Segundo a Renova, os atingidos puderam escolher se gostariam de seguir com a reconstrução do imóvel no reassentamento ou em outro local. Ainda foi dada a eles a opção de comprar e reformar uma casa ou receber a indenização em dinheiro.
"Os projetos das casas das famílias são individualizados. Cada projeto de cada residência é desenvolvido com apoio de arquitetos para cada núcleo familiar. O objetivo é a construção de residências customizadas, com projeto arquitetônico, estrutura e acabamentos escolhidos pelas famílias", detalhou a fundação sobre o processo de reconstrução.
O comerciante Weberson Barbosa, de 43 anos, conhecido como Ebinho, também quis voltar a viver em Bento Rodrigues. "É uma sensação de que a gente voltou para casa", detalha.
A escolha para ele foi com o objetivo de ficar próximo dos amigos e familiares. Antigamente, Barbosa vivia na mesma rua em que os irmãos, o pai e outros parentes. "Enquanto a gente estava nos imóveis alugados em Mariana aguardando aqui ficar pronto, nem todos os vizinhos conseguiram ficar próximos. Agora, estamos nos reencontrando", comemora.
Além de ter tido a casa reconstruída, o comércio dele foi recriado e já está funcionando. É o único aberto atualmente no Novo Bento Rodrigues. Dentre os clientes, os operários da obra ainda são maioria. A segurança é feita por vigias da empresa contratada pela Renova.
A família de Barbosa, no entanto, não está voltando completa. O cunhado dele morreu vítima de um infarto fulminante há um mês. Eles também voltariam a ser vizinhos. "Ontem foi a entrega da chave da casa dele. Então fico pensando no que vai ser de nós amanhã. O que eu puder fazer para quem quiser vir para o Novo Bento Rodrigues eu vou dar o maior apoio. Quem não quiser, eu respeito. Aproveitar o máximo possível com os vizinhos, colegas e família juntos é a melhor coisa que tem.
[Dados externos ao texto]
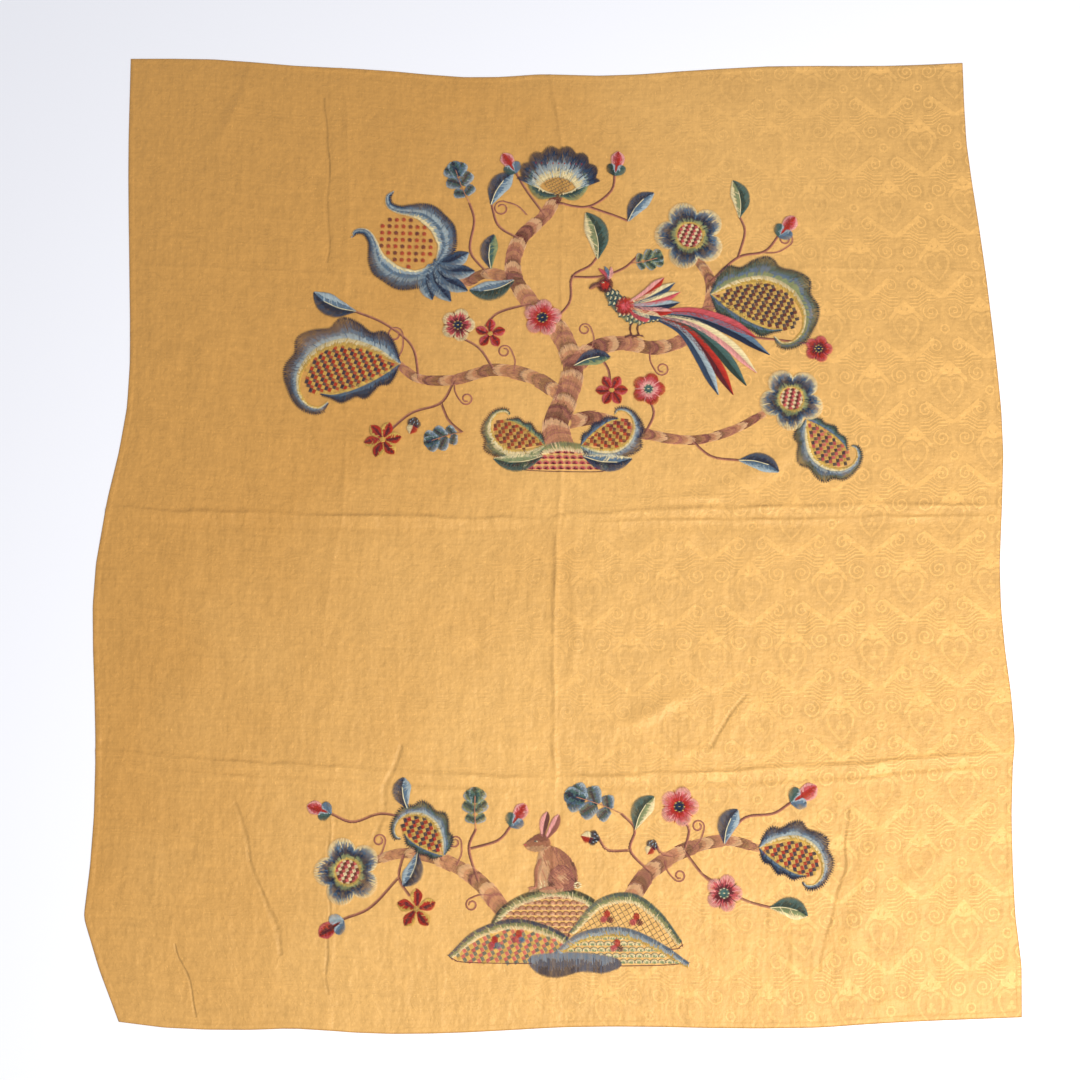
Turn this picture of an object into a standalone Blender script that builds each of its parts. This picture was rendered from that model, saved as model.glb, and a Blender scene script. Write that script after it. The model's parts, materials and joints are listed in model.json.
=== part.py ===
"""Gold silk damask panel that carries crewel embroidery, opened out flat on a table.

One hemmed length of cloth is one closed sheet. It lies flat on z = 0 and lifts only along the pressed
creases of its storage folds, three across and three down. The origin is at the middle of the sheet's box,
on the table. +Y points to the panel's top edge and +Z up, out of its embroidered face.
"""

import bmesh
import bpy

MM = 0.001

HALF_WIDTH = 670 * MM
HALF_LENGTH = 740 * MM
THICKNESS = 1.5 * MM

# How far each hemmed edge wanders outwards from the true rectangle, in mm.
# Columns: place along the edge from the panel's middle, distance outwards.
TOP_EDGE = (
    (-673, 6),
    (-539, 5),
    (-411, -6),
    (-283, -13),
    (-155, -25),
    (-92, -26),
    (-28, -21),
    (100, -23),
    (227, -14),
    (355, -7),
    (546, -6),
    (655, -1),
)
BOTTOM_EDGE = (
    (-614, -11),
    (-535, -2),
    (-422, 0),
    (-365, -2),
    (-253, 5),
    (-140, 4),
    (29, -4),
    (142, -4),
    (255, -2),
    (368, -3),
    (481, -10),
    (661, -17),
)
LEFT_EDGE = (
    (-596, 3),
    (-560, -1),
    (-450, -5),
    (-319, 0),
    (-187, 11),
    (-97, 15),
    (-51, 10),
    (41, -1),
    (134, -18),
    (229, -22),
    (375, -14),
    (575, -2),
    (746, 3),
)
RIGHT_EDGE = (
    (-723, -9),
    (-658, -5),
    (-575, -10),
    (-406, -5),
    (-319, 5),
    (-187, -3),
    (-97, -4),
    (41, 8),
    (134, 14),
    (326, 6),
    (473, -5),
    (600, -16),
    (739, -15),
)

# The lower left corner is cut off at a slant, which starts at the foot of LEFT_EDGE.
SLANT_START = -596 * MM
SLANT_END = -729 * MM
SLANT_INSET = 59 * MM

# Creases of the storage folds, in mm. Columns: place of the crease where it starts (left or bottom),
# in its middle and where it ends (right or top), its height, and its half width.
CREASES_ACROSS = (
    (-351, -384, -351, 4.0, 20),
    (10, 2, 10, 4.5, 18),
    (399, 385, 383, 1.8, 15),
)
CREASES_DOWN = (
    (-295, -313, -331, 2.2, 15),
    (-1, 8, -7, 3.5, 17),
    (372, 364, 347, 1.8, 15),
)
# How high a crease stands along its length, as shares of its height at evenly spaced places.
UNEVEN = (0.55, 1.0, 0.7, 0.9, 0.6, 0.95, 0.65, 1.0, 0.5)

# Grid lines at each crease, as shares of its half width, and evenly spaced lines between two creases.
CREASE_LINES = (-1.0, -0.5, 0.0, 0.5, 1.0)
LINES_BETWEEN = 4


def curve_through(rows, at):
    """Value at a place on the smooth curve through rows of (place, value) in mm, both given back in metres."""
    at = at / MM
    last = len(rows) - 1
    if at <= rows[0][0]:
        return rows[0][1] * MM
    if at >= rows[last][0]:
        return rows[last][1] * MM
    i = next(k for k in range(last) if at <= rows[k + 1][0])
    (x0, y0), (x1, y1) = rows[i], rows[i + 1]
    before, after = rows[max(i - 1, 0)], rows[min(i + 2, last)]
    span = x1 - x0
    t = (at - x0) / span
    slope0 = (y1 - before[1]) / (x1 - before[0]) * span
    slope1 = (after[1] - y0) / (after[0] - x0) * span
    value = (
        (2 * t**3 - 3 * t**2 + 1) * y0
        + (t**3 - 2 * t**2 + t) * slope0
        + (3 * t**2 - 2 * t**3) * y1
        + (t**3 - t**2) * slope1
    )
    return value * MM


def left_edge(y):
    if y < SLANT_START:
        return -HALF_WIDTH - LEFT_EDGE[0][1] * MM + SLANT_INSET * (SLANT_START - y) / (SLANT_START - SLANT_END)
    return -HALF_WIDTH - curve_through(LEFT_EDGE, y)


def right_edge(y):
    return HALF_WIDTH + curve_through(RIGHT_EDGE, y)


def top_edge(x):
    return HALF_LENGTH + curve_through(TOP_EDGE, x)


def bottom_edge(x):
    return -HALF_LENGTH - curve_through(BOTTOM_EDGE, x)


def crease_place(crease, share):
    """Where a crease lies across its run, at a share of the panel from start to end."""
    start, middle, end = crease[:3]
    bend = middle - (start + end) / 2
    return (start + (end - start) * share + bend * 4 * share * (1 - share)) * MM


def crease_lift(crease, share, place):
    """Height that one crease gives a point: a tent over its line, uneven along it."""
    height, half_width = crease[3] * MM, crease[4] * MM
    away = abs(place - crease_place(crease, share)) / half_width
    if away >= 1:
        return 0.0
    step = share * (len(UNEVEN) - 1)
    k = min(int(step), len(UNEVEN) - 2)
    uneven = UNEVEN[k] + (UNEVEN[k + 1] - UNEVEN[k]) * (step - k)
    return height * uneven * (1 - away) ** 1.3


def lift(x, y):
    """Height of the cloth's underside above the table."""
    across = (x + HALF_WIDTH) / (2 * HALF_WIDTH)
    up = (y + HALF_LENGTH) / (2 * HALF_LENGTH)
    lifts = [crease_lift(crease, across, y) for crease in CREASES_ACROSS]
    lifts += [crease_lift(crease, up, x) for crease in CREASES_DOWN]
    return max(lifts)


def line_places(creases, share, low, high):
    """Places of all grid lines across one direction: both edges, each crease's lines, and those between."""
    places = [low]
    for crease in creases:
        middle, half_width = crease_place(crease, share), crease[4] * MM
        lines = [middle + line * half_width for line in CREASE_LINES]
        places += spaced(places[-1], lines[0]) + lines
    return places + spaced(places[-1], high) + [high]


def spaced(low, high):
    return [low + (high - low) * (k + 1) / (LINES_BETWEEN + 1) for k in range(LINES_BETWEEN)]


def grid_point(column, row, columns, rows):
    """The point where a column line and a row line cross, settled from the even grid in a few rounds."""
    x = -HALF_WIDTH + 2 * HALF_WIDTH * column / (columns - 1)
    y = -HALF_LENGTH + 2 * HALF_LENGTH * row / (rows - 1)
    for _ in range(8):
        up = (y + HALF_LENGTH) / (2 * HALF_LENGTH)
        across = (x + HALF_WIDTH) / (2 * HALF_WIDTH)
        x = line_places(CREASES_DOWN, up, left_edge(y), right_edge(y))[column]
        y = line_places(CREASES_ACROSS, across, bottom_edge(x), top_edge(x))[row]
    return x, y


def damask_sheet():
    """The cloth: its creased underside as a grid of faces, extruded straight up by its thickness."""
    columns = 2 + len(CREASES_DOWN) * len(CREASE_LINES) + (len(CREASES_DOWN) + 1) * LINES_BETWEEN
    rows = 2 + len(CREASES_ACROSS) * len(CREASE_LINES) + (len(CREASES_ACROSS) + 1) * LINES_BETWEEN
    cloth = bmesh.new()
    grid = []
    for row in range(rows):
        line = []
        for column in range(columns):
            x, y = grid_point(column, row, columns, rows)
            line.append(cloth.verts.new((x, y, lift(x, y))))
        grid.append(line)
    for low, high in zip(grid, grid[1:]):
        for k in range(columns - 1):
            cloth.faces.new((low[k], high[k], high[k + 1], low[k + 1]))
    raised = bmesh.ops.extrude_face_region(cloth, geom=cloth.faces[:], use_keep_orig=True)
    top = [item for item in raised["geom"] if isinstance(item, bmesh.types.BMVert)]
    bmesh.ops.translate(cloth, verts=top, vec=(0, 0, THICKNESS))
    bmesh.ops.recalc_face_normals(cloth, faces=cloth.faces[:])
    mesh = bpy.data.meshes.new("ground_cloth")
    cloth.to_mesh(mesh)
    cloth.free()
    return mesh


def gold_silk():
    material = bpy.data.materials.new("gold_silk_damask")
    material.use_nodes = True
    shader = material.node_tree.nodes["Principled BSDF"]
    shader.inputs["Base Color"].default_value = (0.66, 0.42, 0.14, 1)
    shader.inputs["Roughness"].default_value = 0.5
    shader.inputs["Metallic"].default_value = 0.0
    return material


def main():
    for item in list(bpy.data.objects):
        bpy.data.objects.remove(item)
    mesh = damask_sheet()
    mesh.materials.append(gold_silk())
    mesh.shade_smooth()
    mesh.set_sharp_from_angle(angle=0.6)
    bpy.context.scene.collection.objects.link(bpy.data.objects.new("ground_cloth", mesh))


main()
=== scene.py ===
"""The looks of a gold silk damask panel with crewel embroidery, laid out flat on a table.

The cloth and every stitch are made on the frame's sheet. Lengths in the tables are in millimetres, in the
frame's own axes: x to the right, y to the panel's top edge, from the middle of the sheet.
"""

import json
import math

import bmesh
import bpy
import numpy as np
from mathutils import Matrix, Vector

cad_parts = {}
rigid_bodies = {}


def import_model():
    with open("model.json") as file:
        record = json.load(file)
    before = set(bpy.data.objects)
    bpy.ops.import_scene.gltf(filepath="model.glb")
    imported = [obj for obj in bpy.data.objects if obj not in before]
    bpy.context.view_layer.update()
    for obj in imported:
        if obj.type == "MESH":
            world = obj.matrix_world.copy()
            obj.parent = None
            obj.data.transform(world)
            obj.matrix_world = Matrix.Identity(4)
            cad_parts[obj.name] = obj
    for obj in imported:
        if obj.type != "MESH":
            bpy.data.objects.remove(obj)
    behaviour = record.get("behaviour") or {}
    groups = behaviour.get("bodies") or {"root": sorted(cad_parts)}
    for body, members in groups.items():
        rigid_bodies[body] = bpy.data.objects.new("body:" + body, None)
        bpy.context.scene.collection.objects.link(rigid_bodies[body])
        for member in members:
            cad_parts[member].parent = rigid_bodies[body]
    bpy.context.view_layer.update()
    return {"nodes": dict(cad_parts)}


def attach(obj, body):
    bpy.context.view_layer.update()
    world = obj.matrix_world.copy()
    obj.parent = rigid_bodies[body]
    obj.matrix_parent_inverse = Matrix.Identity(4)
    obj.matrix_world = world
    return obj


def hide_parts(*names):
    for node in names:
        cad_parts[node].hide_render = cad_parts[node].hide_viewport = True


bl_info = {
    "name": "Crewel embroidery panel",
    "version": (1, 0, 0),
    "blender": (4, 5, 0),
    "location": "3D View > Sidebar > Crewel",
    "description": "Makes a silk damask panel and embroiders it with crewel wool, stitch by stitch",
    "category": "Add Mesh",
}

for left_over in list(bpy.data.objects):
    bpy.data.objects.remove(left_over)
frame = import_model()
SHEET = "ground_cloth"

MM = 0.001

# The cloth's mesh: how many lines of its grid each face of the underside takes up, and its lines down and
# across.
COARSE = 4
COLUMNS = 69 * COARSE + 1
ROWS = 75 * COARSE + 1
# Where the sheet was folded, in mm, and how far and how much closer the grid's lines stand there.
FOLDS_DOWN = (-325, 8, 362)
FOLDS_ACROSS = (386, 2, -382)
FOLD_REACH = 26.0
FOLD_DENSITY = 2.6
# Lines of the grid in the hem, in hem widths from the edge.
HEM_LINES = (0, 0.05, 0.2, 0.5, 0.75, 0.9, 1.0, 1.15, 1.4)
# The turned hem is twice the cloth: rounded at its fold, high to its stitch line, where it's pulled in.
# Columns: hem widths from the edge, height in thicknesses of the cloth.
HEM_PROFILE = ((0, 0.35), (0.05, 0.75), (0.2, 1.35), (0.75, 1.45), (0.9, 1.15), (1.0, 0.95), (1.4, 1.0))
# How many times their height in the table the wrinkles stand up.
WRINKLE_LIFT = 1.4

# The wools, from the darkest to the palest of each dye. Columns: name, colour.
WOOLS = (
    ("navy", "#262d42"),
    ("indigo", "#3b4b61"),
    ("blue", "#62798c"),
    ("pale_blue", "#a3b0b2"),
    ("forest", "#33443c"),
    ("teal", "#4a665f"),
    ("sage", "#8d9568"),
    ("cream", "#e6d4a2"),
    ("straw", "#d2ad56"),
    ("maroon", "#66262a"),
    ("red", "#b32f22"),
    ("rose", "#c8565a"),
    ("pink", "#e2a096"),
    ("umber", "#6e4138"),
    ("rosewood", "#9a5f50"),
    ("tan", "#b97d5f"),
    ("fawn", "#d3a67c"),
)
SHADE = {name: k for k, (name, _) in enumerate(WOOLS)}


# ---------------------------------------------------------------- colours and nodes


def linear(hex_colour):
    """An sRGB hex colour as linear red, green, blue and alpha."""
    parts = [int(hex_colour[k : k + 2], 16) / 255 for k in (1, 3, 5)]
    return tuple(c / 12.92 if c <= 0.04045 else ((c + 0.055) / 1.055) ** 2.4 for c in parts) + (1.0,)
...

Não há dinheiro que pague", conclui.
A Renova não deu previsão sobre o tempo para a conclusão das obras. "Os prazos de conclusão dos novos distritos são diretamente influenciados pelo processo coletivo e deliberativo que envolve as famílias. O tempo que cada núcleo familiar precisa para definir e aprovar seu projeto é respeitado", esclareceu a fundação.